New Fellows of the Royal Society elected

The Royal Society has elected 44 new Fellows, including several from the scientific and academic organisations that will form the Francis Crick Institute. 

Royal Society Fellows are at the cutting edge of science worldwide. Their achievements represent the vast contribution science makes to society. The 44 new Fellows join a  group of over 1,400 Fellows and Foreign Members of the Royal Society, all of whom rank among the international leaders in their field. 

This year's new Fellows include Dr Gitta Stockinger and Dr Jean-Paul Vincent from the MRC's National Institute for Medical Research (NIMR), Sir Stephen Bloom and Lord Ara Darzi from Imperial College London and Professor William Richardson from University College London. 

Sir Paul Nurse, President of the Royal Society, said: "Science helps us to better understand ourselves and the natural world around us and has a huge role to play in future economic prosperity and the health of our planet and its 7 billion people. In the coming decades we are going to find ourselves more and more dependent on the solutions. 

"Science can offer to grand challenges such as food shortages, climate change and tackling disease. These scientists who have been elected to the Fellowship of the Royal Society have already contributed much to the scientific endeavour following in the footsteps of pioneers such as Newton, Darwin and Einstein and it gives me great pleasure to welcome them into our ranks." 

Dr Gitta Stockinger, NIMR

Dr Stockinger obtained her PhD from the University of Mainz in Germany. She then carried out postdoctoral studies at the Clinical Research Centre in Harrow, London, before returning briefly to Germany to work at the German Cancer Research Center in Heidelberg. From 1985 to 1991 she was a scientific member of the Basel Institute for Immunology where she initiated her studies of T cell tolerance. 

Dr Stockinger moved to NIMR in 1991 and became head of the Division of Molecular Immunology in 2010. She was elected to the Academy of Medical Sciences in 2005 and to EMBO in 2008. 

Dr Jean-Paul Vincent, NIMR

Dr Vincent obtained his first degree, in applied physics, from the University of Louvain in Belgium, before taking up a Fulbright fellowship for postgraduate studies in Biophysics at the University of California, Berkeley. He then moved to the University of California San Francisco for postdoctoral training. 

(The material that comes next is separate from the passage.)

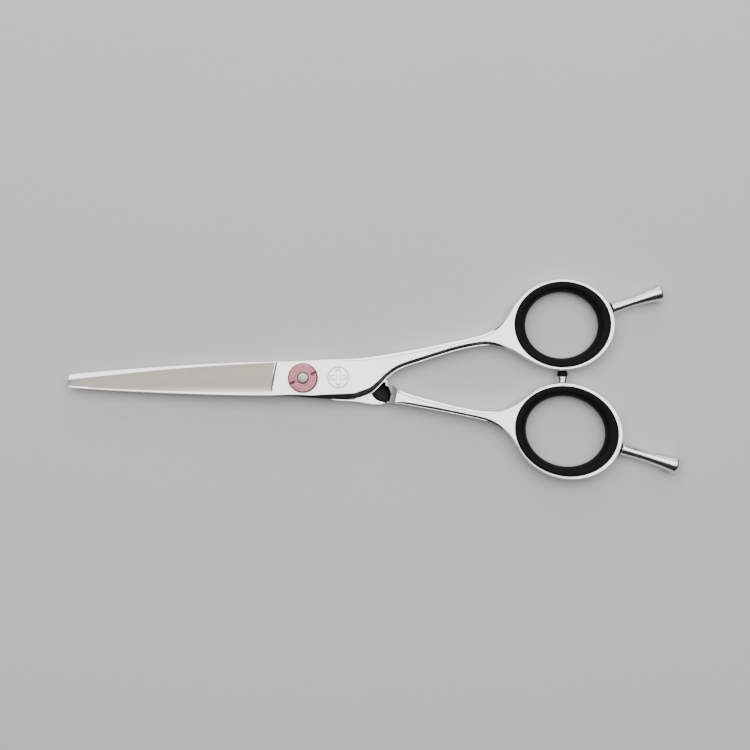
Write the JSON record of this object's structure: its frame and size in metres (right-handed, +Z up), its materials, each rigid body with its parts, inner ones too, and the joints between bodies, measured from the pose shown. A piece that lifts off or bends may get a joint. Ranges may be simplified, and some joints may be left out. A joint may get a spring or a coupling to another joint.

In 1993, Dr Vincent started his own research group at the MRC Laboratory of Molecular Biology in Cambridge where he further developed his interests in epithelial patterning. In 1997 he moved to NIMR, where he became joint head of the Division of Developmental Biology in 2012. He is a member of British Society for Developmental Biology, the British Society for Cell Biology and the British Genetics Society. He was elected to EMBO in 2006 and to the Academy of Medical Sciences in 2010.